「お花入れは嫌いです。あまりに顔つきが変わってしまい怖かった経験があります」こんな声を聞くことがよくあります。
闘病はその方の姿を徐々に変え、中には著しい変化をして今までの面影を失った方もいらっしゃいます。
私の父の最期もそうでした。意識のないま25日後に亡くなりましたが、挿管された唇は損傷が見受けられて、背中は褥瘡がひどい状態でした。
霊安室に安置された父は目も口もあきかけていて死を感じさせる情けない風貌です。
その場にいた葬儀社の方に「目と口を閉じていただけませんか」とお願いしましたが「できない」と断られてしまいした。
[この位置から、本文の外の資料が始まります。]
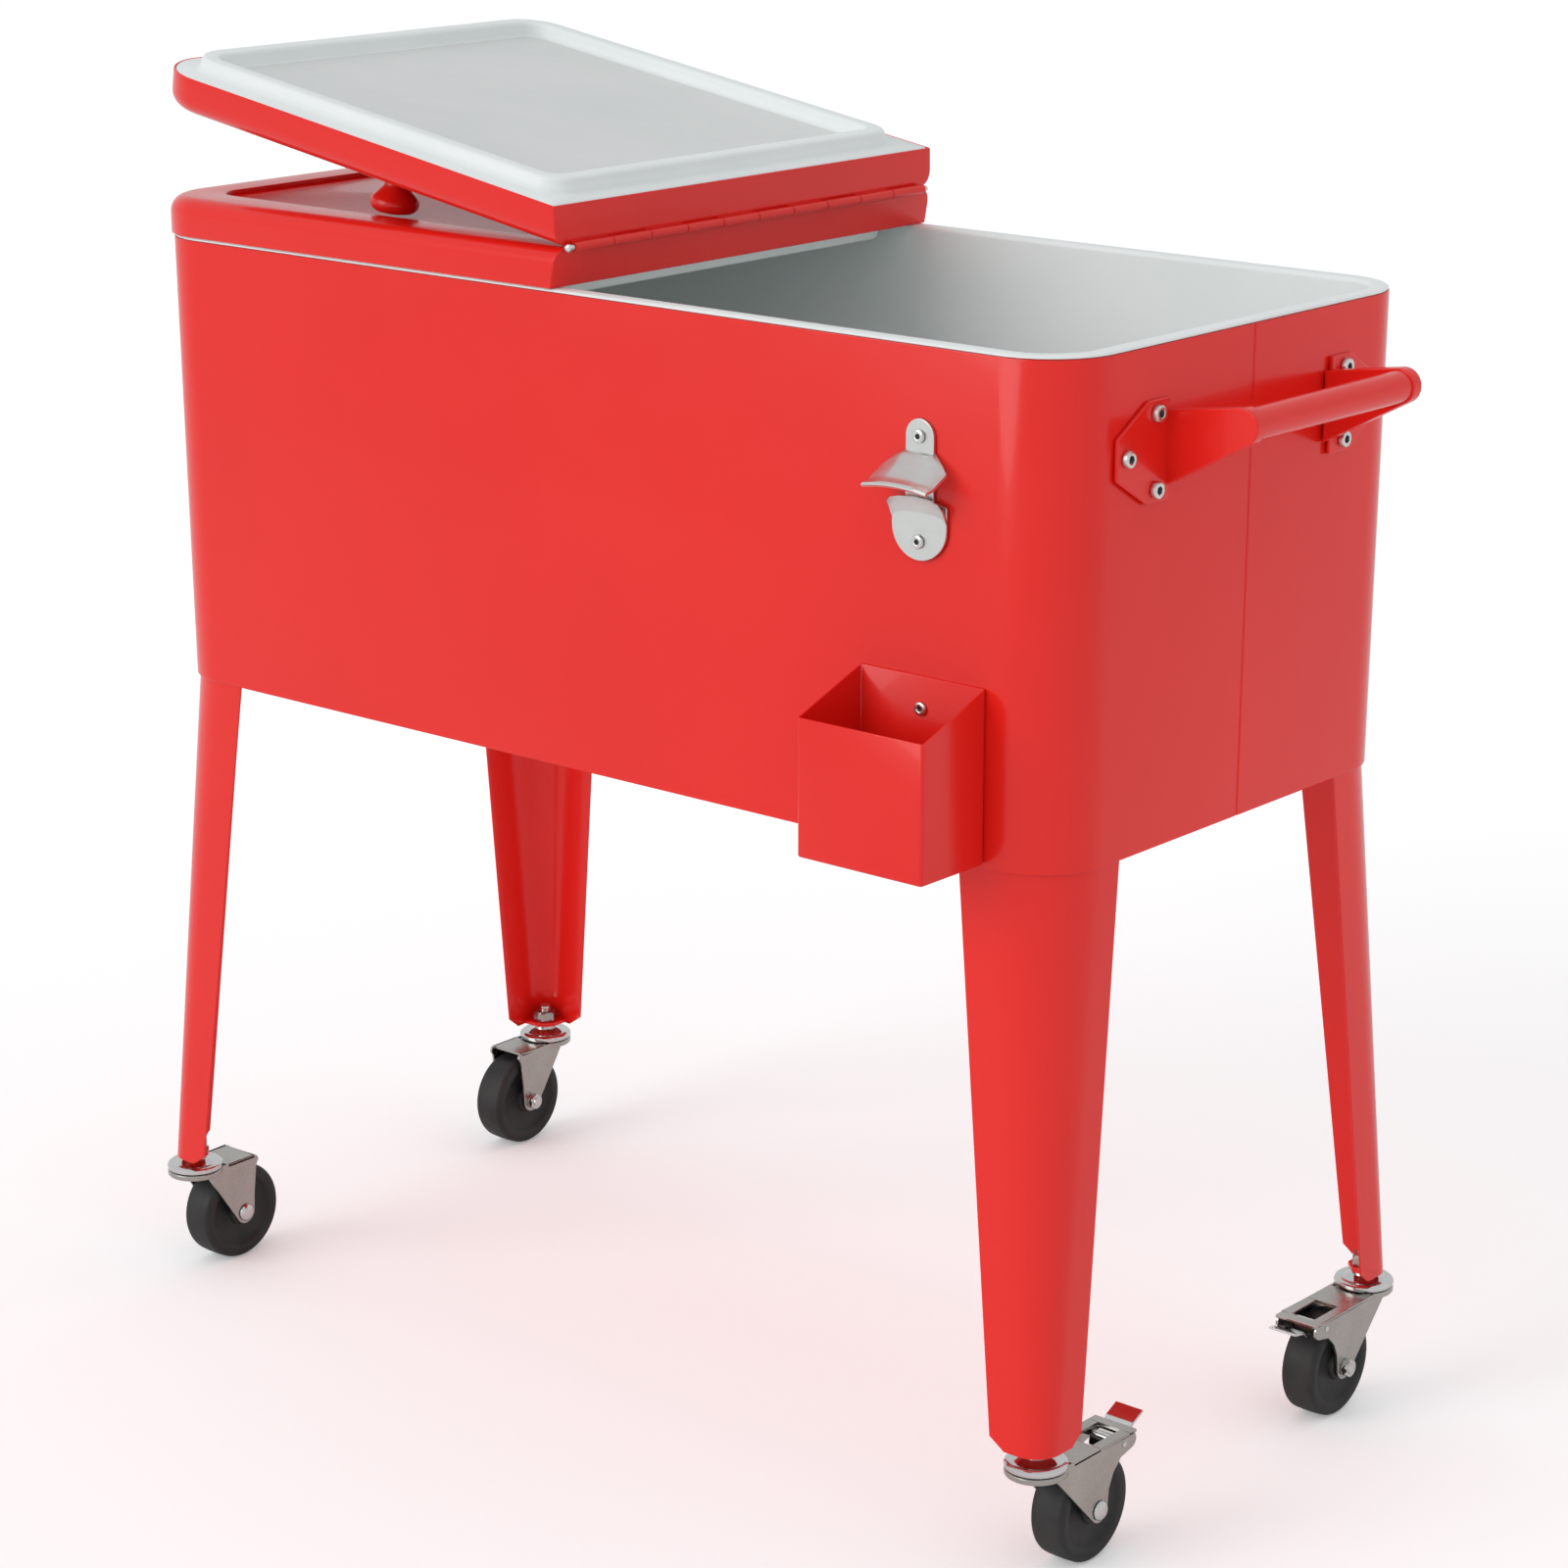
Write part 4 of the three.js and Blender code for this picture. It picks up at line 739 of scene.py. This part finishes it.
def add_bracket(end, side):
    """One cast bracket: a plate and an arm drawn in place of the CAD solid, with their edges rounded over."""
    sign = 1 if end == "right" else -1
    node = f"{end}_handle_bracket_{'front' if side < 0 else 'back'}"
    bar_low, bar_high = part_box(end + "_handle_bar")
    reach = abs(bar_low.x + bar_high.x) / 2
    bar_z = (bar_low.z + bar_high.z) / 2
    wall = min(abs(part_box(node)[0].x), abs(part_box(node)[1].x))
    centre = CENTRE_Y
    mid = bar_z - PLATE_BELOW_BAR
    outline = [(0.091, mid - 0.0325), (0.1136, mid - 0.0325), (0.1463, mid - 0.013)]
    outline += [(0.1463, mid + 0.013), (0.1136, mid + 0.0325), (0.091, mid + 0.0325)]
    shape = slab([(centre + side * y, z) for y, z in outline], sign * wall, sign * (wall + 0.003), "X")
    y0, y1 = sorted((centre + side * 0.0842, centre + side * 0.0938))
    arm = [(wall + 0.0015, mid - 0.0237)] + arc(reach, bar_z, 0.0119, -57, 97, 16) + [(wall + 0.0015, mid + 0.0237)]
    slab([(sign * x, z) for x, z in arm], y0, y1, "Y", shape)
    name = node.replace("bracket", "cheek")
    add_piece(name, shape, RED, "chest", node, bevel=0.0012, crease=30)


def add_handle(end):
    sign = 1 if end == "right" else -1
    for side in (-1, 1):
        add_bracket(end, side)
    low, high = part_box(end + "_handle_bar")
    half = (high.y - low.y) / 2 - 0.0044
    r = (high.z - low.z) / 2
    profile = [(r - 0.0004, -half), (r, -half + 0.0004), (r, half - 0.0004), (r - 0.0004, half)]
    middle = (low + high) / 2
    add_piece(end + "_grip_bar", along_y(turned(profile, 40)), RED, "chest", end + "_handle_bar", Matrix.Translation(middle))
    plate = min(abs(v.x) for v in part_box(end + "_handle_bracket_front")) + 0.0033
    mid = middle.z - PLATE_BELOW_BAR
    spots = [(s * y, rise) for s in (-1, 1) for y, rise in ((0.106, 0.024), (0.1365, 0.0), (0.106, -0.024))]
    for k, (y, rise) in enumerate(spots):
        place = Matrix.Translation((sign * plate, CENTRE_Y + y, mid + rise))
        place = place @ Matrix.Rotation(sign * pi / 2, 4, "Y") @ Matrix.Rotation(0.4 * k, 4, "Z")
        nodes = f"right_handle_screw_{k + 1}" if end == "right" else ()
        add_piece(f"{end}_cap_screw_{k + 1}", socket_screw(0.0055, 0.004, 0.0029), (SATIN, SOCKET), "chest", nodes, place)


# ------------------------------------------------------------------ bottle opener and cap bin
def add_opener():
    low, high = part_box("bottle_opener")
    x = (low.x + high.x) / 2
    wall = high.y
    r, wide = 0.011, 0.0215
    top = high.z
    shoulder = top - 0.0535
    outline = arc(x, low.z + wide, wide, 180, 360, 20) + [(x + wide, shoulder), (x + r, shoulder + 0.003)]
    outline += arc(x, top - r, r, 0, 180, 16) + [(x - r, shoulder + 0.003), (x - wide, shoulder)]
    shape = slab([(u, v) for u, v in outline], wall - 0.0025, wall, "Y")
    add_piece("opener_plate", shape, SATIN, "chest", "bottle_opener", bevel=0.0006, crease=30)
    add_piece("opener_hood", hood_sheet(x, wall, top - 0.0203), SATIN, "chest", bevel=0.0)
    tongue = [(-0.0215, 0.0), (-0.019, 0.0028), (-0.012, 0.0046), (0, 0.0054), (0.012, 0.0046), (0.019, 0.0028), (0.0215, 0.0)]
    rows = []
    base = shoulder
    for depth, drop in ((0.0012, -0.010), (0.0030, -0.006), (0.0046, -0.0025), (0.0066, 0.0)):
        front = [(x + u, wall - depth - 0.0014, base + drop + v * (1 if drop == 0 else 0.9)) for u, v in tongue]
        back = [(x + u, wall - depth + 0.0004, base + drop + v * (1 if drop == 0 else 0.9)) for u, v in reversed(tongue)]
        rows.append(front + back)
    add_piece("opener_tongue", loft(rows, start=True, end=True), SATIN, "chest", crease=50)
    for k in (1, 2):
        low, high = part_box(f"opener_screw_{k}")
        spot = Matrix.Translation((x, wall - 0.0028, (low.z + high.z) / 2))
        shape = along_y(socket_screw(0.0046, 0.0022, 0.0019))
        add_piece(f"opener_cap_screw_{k}", shape, (SATIN, SOCKET), "chest", f"opener_screw_{k}", spot)


def hood_sheet(x, wall, top):
    """The formed hood: it leaves the wall below the tab, slopes out and ends in an outward lip."""
    profile = [(0.0012, 0.0), (0.0035, -0.0004), (0.0058, -0.0017), (0.0078, -0.0036), (0.0115, -0.0066)]
    profile += [(0.0165, -0.0104), (0.0205, -0.0136), (0.0232, -0.0152), (0.0255, -0.0158), (0.0275, -0.0166), (0.0286, -0.0182)]
    half = 0.0252
    columns = 28
    outer, inner = [], []
    for k, (out, drop) in enumerate(profile):
        along = k / (len(profile) - 1)
        reach = half * min(1.0, 0.46 + 1.9 * along)
        for rows, depth in ((outer, 0.0), (inner, 0.0020)):
            row = []
            for i in range(columns + 1):
                u = reach * (2 * i / columns - 1)
                beside = max(0.0, abs(u) - 0.011)
                fall = 0.61 * beside * (1 - out / 0.029) + 0.0022 * (u / half) ** 2 * along
                y = wall - max(out - depth * 0.8, 0.0006)
                row.append((x + u, y, top + drop - fall - depth * 0.7))
            rows.append(row)
    shape = bmesh.new()
    grid = [[shape.verts.new(p) for p in row] for row in outer]
    back = [[shape.verts.new(p) for p in row] for row in inner]
    for a, b in zip(range(len(grid) - 1), range(1, len(grid))):
        for i in range(columns):
            shape.faces.new((grid[a][i], grid[a][i + 1], grid[b][i + 1], grid[b][i]))
            shape.faces.new((back[a][i + 1], back[a][i], back[b][i], back[b][i + 1]))
        shape.faces.new((grid[a][0], grid[b][0], back[b][0], back[a][0]))
        shape.faces.new((grid[b][-1], grid[a][-1], back[a][-1], back[b][-1]))
    for i in range(columns):
        shape.faces.new((grid[-1][i], grid[-1][i + 1], back[-1][i + 1], back[-1][i]))
        shape.faces.new((grid[0][i + 1], grid[0][i], back[0][i], back[0][i + 1]))
    return shape


def add_cap_bin():
    low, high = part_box("cap_catcher")
    t = 0.0012
    front_top = high.z - 0.023

    def ring(inset, z_low, raise_top):
        x0, x1, y0, y1 = low.x + inset, high.x - inset, low.y + inset, high.y - inset
        slope = (high.z - front_top) / (high.y - low.y)
        corners = rounded(x0, x1, (y1 - y0) / 2, max(0.0022 - inset, 0.0008), max(0.0022 - inset, 0.0008), 4)
        middle = (y0 + y1) / 2
        row = []
        for u, v in corners:
            y = v + middle
            row.append((u, y, front_top + slope * (y - low.y) + raise_top if z_low is None else z_low))
        return row

    rows = [ring(0.003, low.z, 0), ring(0.0008, low.z + 0.0003, 0), ring(0, low.z + 0.0012, 0), ring(0, None, -0.0004)]
    rows += [ring(0.0003, None, 0), ring(t - 0.0003, None, 0), ring(t, None, -0.0004), ring(t, low.z + 0.0022, 0), ring(t + 0.001, low.z + t, 0)]
    shape = loft(rows, start=True, end=True)
    add_piece("cap_bin", shape, RED, "chest", "cap_catcher")
    for k in (1, 2):
        a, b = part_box(f"catcher_screw_{k}")
        spot = Matrix.Translation(((a.x + b.x) / 2, high.y - t - 0.0003, (a.z + b.z) / 2))
        shape = along_y(socket_screw(0.0046, 0.0022, 0.0019))
        add_piece(f"bin_cap_screw_{k}", shape, (SATIN, SOCKET), "chest", f"catcher_screw_{k}", spot)


# ------------------------------------------------------------------ pieces that keep their CAD shape
def dress(node, material):
    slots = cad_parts[node].material_slots
    for entry in slots:
        entry.material = material


bpy.context.scene.view_settings.view_transform = "Standard"
add_camera()
add_world()
add_sun("key", 0.9, 40, (-0.3, -0.85, 0.42))
add_floor()
add_chest()
add_tub()
add_drain()
add_casters()
add_lids()
for end in ("right", "left"):
    add_handle(end)
add_opener()
add_cap_bin()
dress("bottom_panel", RED)
for node in ("insulation", "left_lid_foam", "right_lid_foam"):
    dress(node, FOAM)

bpy.context.view_layer.update()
葬儀社で長年遺体処置をしてきた私には信じられない言葉です。
まだ亡くなって1時間ほどの父の修復は十分に可能です。手袋を借りて私が目と口を閉じました。
それだけでも父らしい面影が戻ります。
父はそのあとエンバーミング(遺体の血液を抜き、防腐剤の液体を入れて体の腐敗を防ぐ施術)を行い、その際に家族や友人たちが知る父の容貌に修復をしていただきました。
母の支度していた着物を着て愛用していたカツラをつけ、おしゃれだった父の復活です。
通夜時に駆けつけてくださった方々に柩の蓋を開けて父との対面の場を用意しました。
多くの方が語り掛け、手や頬を触ってくださり、人好きなだった父は大喜びしていたと思います。
葬儀に従事していた頃は、病院から戻られたご遺体は全て処置をし直し、体液等の漏れないようにして、ご家族が安心して触れられるように努めていました。
「そんなにドライアイスを使うんですか、冷たくて可哀そうだ」との声を聞いてから遺体の処置をいかにするべきか勉強を始め、多くの商品を試し、実践に基づきドライアイスを極力使用せず、遺体の腐敗防止剤を使用して体が冷たくないように整えました。
家族にとっては故人はまだそこにいる存在なのです。
痛い想いや冷たい想いをさせたくないのです。
顔つきも、できるだけ温和に整えます。
葬儀従事者は故人様を知ることができません。
ご家族から聞く故人様だけを知ることができるのです。
それなら家族の中にいるその方のイメージを大切にしたていただきたいものです。
「故人の尊厳は最期の姿にあり」と私には思えるのです。
死の直後に家族は悲嘆だけでなく、憎悪の気持ちを抱くこともありますが長い年月とともにそれも変化していきます。
多くの方は「いい思い出」とされることを遺族の語らいの場から教えていただきました。
病床で苦痛に耐えたお顔より、柩の温和な顔が心に残るようにするにはエンバーミングや湯かん、死化粧も役立ちますね。